So I am implementing a stack in c. Now initial stack size is 5 and I double it every time it reaches the limit. I push the values from 1 to 20 in it and then pop it one by one and print it.
Here's the output: 20, 19, ..., 7, 0, 5, 4, 3, 2, 1
Notice the 0
instead of 6
Here is stack.c
:
#define INITIAL_CAPACITY 5
struct Stack
{
int size; // initial size = 5
int *data; // dynamically allocated array
int pointer; // position of the top element
};
struct Stack *create_stack()
{
int *array = calloc(INITIAL_CAPACITY, sizeof(int));
struct Stack *stack = malloc(sizeof(struct Stack));
if (array == NULL || stack == NULL)
{
printf("Memory allocation failed in create_stack");
exit(EXIT_FAILURE);
}
stack->size = INITIAL_CAPACITY;
stack->data = array;
stack->pointer = -1;
return stack;
}
static void resize(struct Stack *stack)
{
const int new_size = stack->size * 2;
stack->data = realloc(stack->data, (sizeof *stack->data) * new_size);
if (stack->data == NULL)
{
printf("Memory allocation failed in the resize function.\n");
exit(EXIT_FAILURE);
}
stack->size = new_size;
}
void push(struct Stack *stack, int element)
{
int *stack_data = stack->data; // --> I think the bug is here
stack->pointer = stack->pointer + 1;
if (stack->pointer >= stack->size)
{
printf("Stack is full.
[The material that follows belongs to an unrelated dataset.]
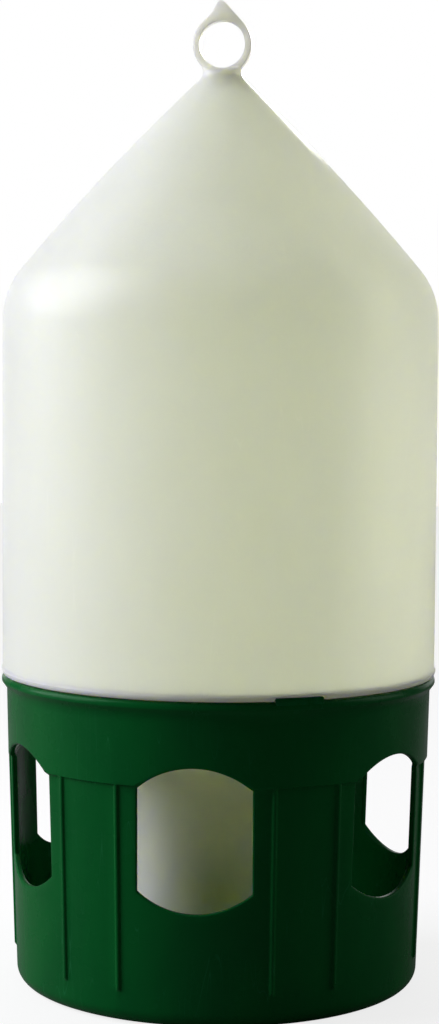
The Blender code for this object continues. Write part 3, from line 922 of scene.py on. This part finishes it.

Expanding the stack size.");
resize(stack);
}
assert(stack->pointer < stack->size);
stack_data[stack->pointer] = element;
}
But when I change the push function to this everything works and the output is correct:
void push(struct Stack *stack, int element)
{
stack->pointer = stack->pointer + 1;
if (stack->pointer >= stack->size)
{
printf("Stack is full. Expanding the stack size.");
resize(stack);
}
assert(stack->pointer < stack->size);
(stack->data)[stack->pointer] = element; // <--- changed line
}
How is the output correct now? What is happening?
Here's the problem:
void push(struct Stack *stack, int element)
{
int *stack_data = stack->data;
stack->pointer = stack->pointer + 1;
if (stack->pointer >= stack->size)
{
printf("Stack is full. Expanding the stack size.");
resize(stack);
// stack_data still points to old memory allocation
}
assert(stack->pointer < stack->size);
stack_data[stack->pointer] = element;
}
Since you modified stack->data
inside resize()
, your saved pointer stack_data
may point to invalid memory locations after resize()
. You never assigned the new stack->data
to stack_data
and you're using the latter directly, which leads to memory access violation.
Your fixed version is using stack->data
consistently so the above issue doesn't exist anymore.